The action-value function is used to choose the action that leads to the highest return starting from a given state. The optimal policy (π*) maximizes the expected return. So, at each state s, the policy chooses the action that leads to the highest expected return. This optimal policy is expressed as π* = argmaxa Q(s,a)

The Q-function is traditionally modeled as a Q-table. This table stores the value of each possible action for each possible state of the environment. For complex environments, this table becomes unmanageably large and inefficient. Thus, we model the Q-table as a neural network instead of a table for most non-trivial environments. This network approximates the function of the Q-table. Given a state, it outputs the action values corresponding to that state. 

Why Action-Value Functions Are Important in RL

Given the true action-value function, the policy should choose the action that leads to the highest expected rewards. This strategy is known as exploitation. However, the true action-value function is not yet known during the training phase. Thus, choosing the action is based on incomplete information. Exploitation (maximizing the return) based on this incomplete information can lead to not discovering the true action-value function and getting trapped in a local optima. 

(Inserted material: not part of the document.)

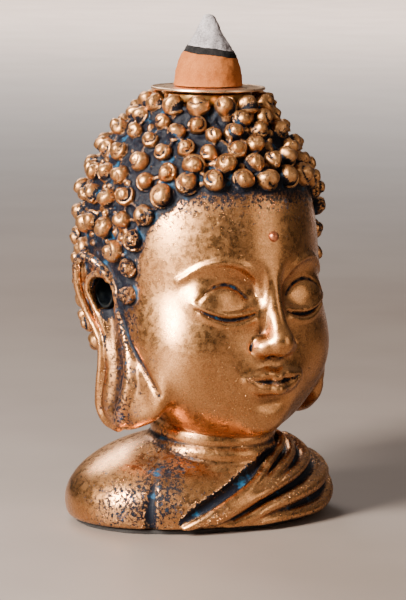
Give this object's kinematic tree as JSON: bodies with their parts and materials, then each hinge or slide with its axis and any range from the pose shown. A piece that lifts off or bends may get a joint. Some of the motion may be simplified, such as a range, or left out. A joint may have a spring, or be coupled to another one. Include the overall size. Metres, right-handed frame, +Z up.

On the other hand, an explorative strategy sometimes chooses suboptimal actions, that might eventually lead to a state with a higher value. This is implemented as an ε - greedy strategy, where ε is a small value. The policy randomly chooses a sub-optimal action with a probability ε and the reward-maximizing action with probability 1 - ε

Adopting a strategy that balances exploitation and exploration allows the agent to discover alternative paths through the environment, leading to better cumulative rewards. 

Foundation of RL algorithms

RL algorithms can be classified along two broad categories: 1) model-based and model-free, and 2) on-policy and off-policy. 

Model-based and model-free algorithms

In model-based methods, you try to predict the environment’s probability distribution model P(r, s' | s, a) - the probability of receiving a reward r and reaching a state s' when starting from a state s and taking action a

These methods use the agent’s interactions with the environment to fine-tune the model (of the environment) and improve the predicted rewards and states. Thus, the agent can simulate the environment via the model, without necessarily having to interact with the environment in each step. 

Some model-based algorithms like Dyna-Q update the Q-function via simulated experiences. These methods are used when it is expensive or impractical to have an untrained agent have a large number of interactions with the environment. For example, it is too expensive to have an untrained robot repeatedly fall down and potentially get damaged. 

In contrast, model-free methods like Q-learning directly update Q(s,a) following an iterative process to converge on the true action-value function without explicitly modeling the environment. The agent interacts directly with the environment in each step. They use trial and error to converge on the optimal policy. Because they don’t involve a model of the environment, they are simpler but require a large sample of interactions with the environment. 

Model-free algorithms, like Q-learning, SARSA (State-Action-Reward-State-Action), and DQNs, explicitly learn the Q-function and use it to estimate the action value at each step. 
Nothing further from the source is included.